By giving myself permission to take one mindful breath, multiple times a day, I set myself up for constant success. My one-mindful-breath-a-day challenge added up quickly, and became the fastest way to check back in with my body. One mindful breath acknowledges that I am indeed *here*, standing in the middle of the world, and taking in air. One mindful breath is a perfect set up for building self-satisfaction and self-esteem, too, because I usually remember to do it at least once a day, and often more.
2. Wake yourself up with something you love. You know what brings me back to my body? Listening to queer fronted punk bands. Knitting tiny stitches to make up whole hats and scarves and sweaters. Writing letters. Singing in my own punk bands. Masturbating. Taking a long shower. Getting a massage. Wrapping myself in a blanket like a burrito.
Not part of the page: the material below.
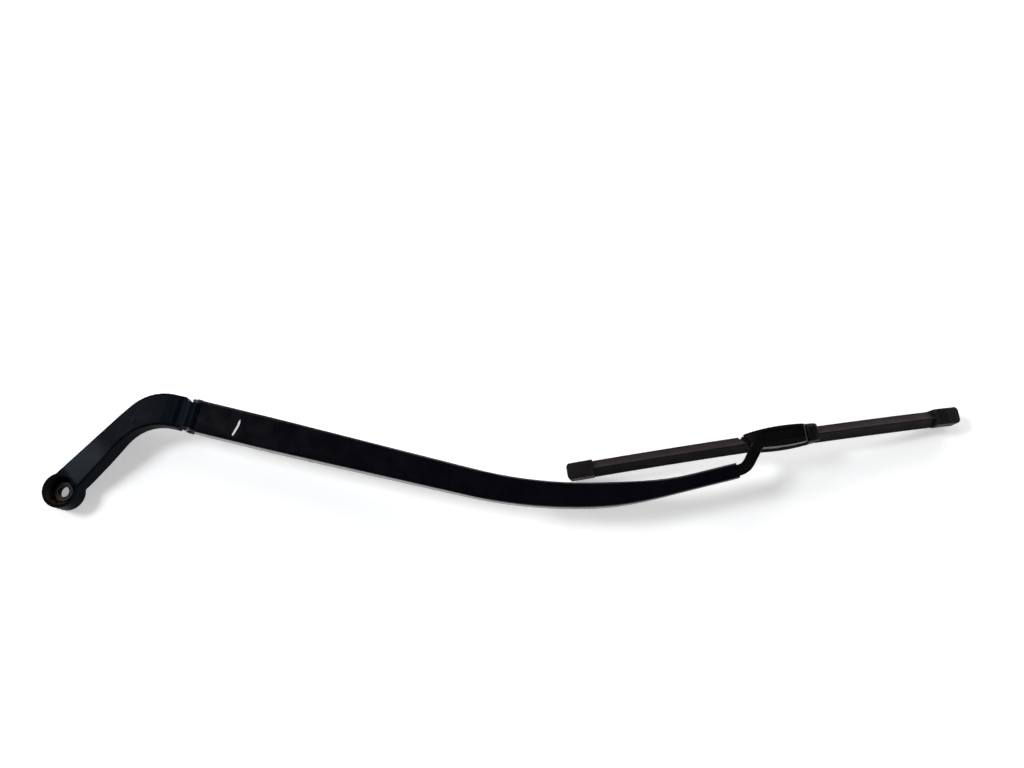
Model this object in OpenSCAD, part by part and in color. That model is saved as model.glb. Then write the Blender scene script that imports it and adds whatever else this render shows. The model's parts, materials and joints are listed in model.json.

Incidentally, these are all things that I think of as safe, warm, comfortable, or just plain nice. Different sorts of trauma will cause disassociation around different things, and what you do to feel good and get back to yourself will undoubtedly be different than what I do. That’s okay! You do you, I’ll just be over here with my records and my knitting needles and my vibrator.
3. Go outside in the cold. This works particularly well if you’re in a place that is experiencing the dawn of winter.
So, little known fact, my best friend, Koji, is my first love and also a buddhist monk. Him and his partner, Michaela, own Mid-City Zen of New Orleans, and are wonderful incredible people, that are literally chock full of wisdom and good vibez. Once, in the very early moments of my recovery, I was talking to Koji about my depression and how it made recovering from my eating disorder feel almost impossible. I felt a complex and pervasive sadness no matter what the fuck I did, and it was hard to find the point of getting physically healthy when my brain just didn’t feel well. In response, he suggested I try to get cold.
The theory:
When one is outside, cold, a host of physical things happen. Our fingers and toes go numb. Our eyes tear. Our skin changes color, A simple warm hand on the back of a neck suddenly feels amazing. Essentially, the physical reminder that one is alive snaps us to, brings us out of our feelings and into our bodies.
I use this tactic constantly, even though it has been nearly TEN YEARS since the conversation (Koji, do you even remember suggesting this?). Point is, it works. There is even an extra bonus in the ecstacy of warming up after the cold.
4. Practice. When the mind disassociates it is protecting us from some shit that is almost certainly completely terrible. I am grateful that I don’t remember all the details of my various traumas. What I *do* recall is just plain sad and I honestly don’t like to focus on it too much. BUT! I am aware that I got very, very good at disassociation with practice, and now I will need to practice staying right here in my body to get good at not doing it.
When I find myself disassociating, I practice trying to stay put instead. I say nice things to myself. I thank my body and I thank my mind for serving me as they have and I challenge myself to stay present, just a little bit longer. I practice being present all throughout the day, so that in moments when I feel triggered I am well versed in the art of sitting with it. I give myself props, daily, for all the times when I stay right there with myself.
I go for progress, not perfection. Because I think it is worthwhile to be awake for my life, and I trust that doing the best I can do is bound to be good enough.